Our anthem is ‘Sing, O heavens; and be joyful, O earth’ by Lloyd Webber. Written in 1957, this is, of course, William (1914-1982), who at that time had no need to distinguish himself from his illustrious sons. 1957 comes at the end of Lloyd Webber’s most fruitful compositional period, after which he turned to teaching, becoming Principal of the London College of Music. The text of the anthem, most appropriate for Harvest, is from Isaiah, chapters 49 and 51. What I haven’t been able to discover is who the recipient of this piece was, because that might explain why there is no tenor part. We’ll have to make sure that our tenors don’t go off in a sulk; perhaps they could sing along with us basses!
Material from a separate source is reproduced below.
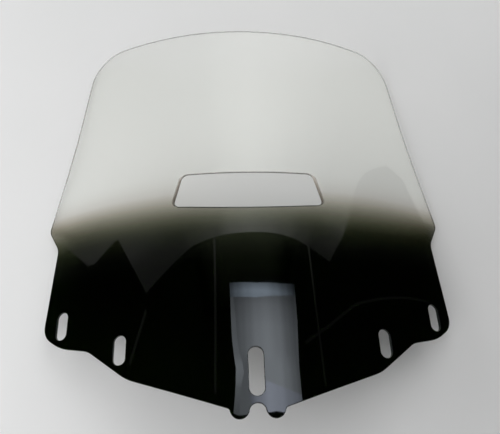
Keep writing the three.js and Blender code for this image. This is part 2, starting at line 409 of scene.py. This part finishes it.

What is clear is that Lloyd Webber was skilful in 3-part writing. (The absolute master of this was Purcell.) The texture changes from unison to full harmony, with several solo and imitative sections. The independent organ part secures the lowest note of the harmony, so that the basses at times can leave their natural role and act as quasi-tenors.

The closing voluntary is Mendelssohn’s ‘War March of the Priests’ (Kriegsmarsch der Priester) from his incidental music to Racine’s play Athalie. If you want a quick summary of why the priests are on a war march (and I did), go to Wikipedia. Alternatively, the story can be found (and I’m extremely grateful that we’ve inherited my mother-in-law’s concordance!) in 2 Kings chapter 11 and 2 Chronicles chapter 22. Even if you don’t recognise any of the above, you may well recognise the piece. It is based on one of Mendelssohn’s characteristic melodies. I hope the Redbourn organ is up to the organist’s war-like intentions!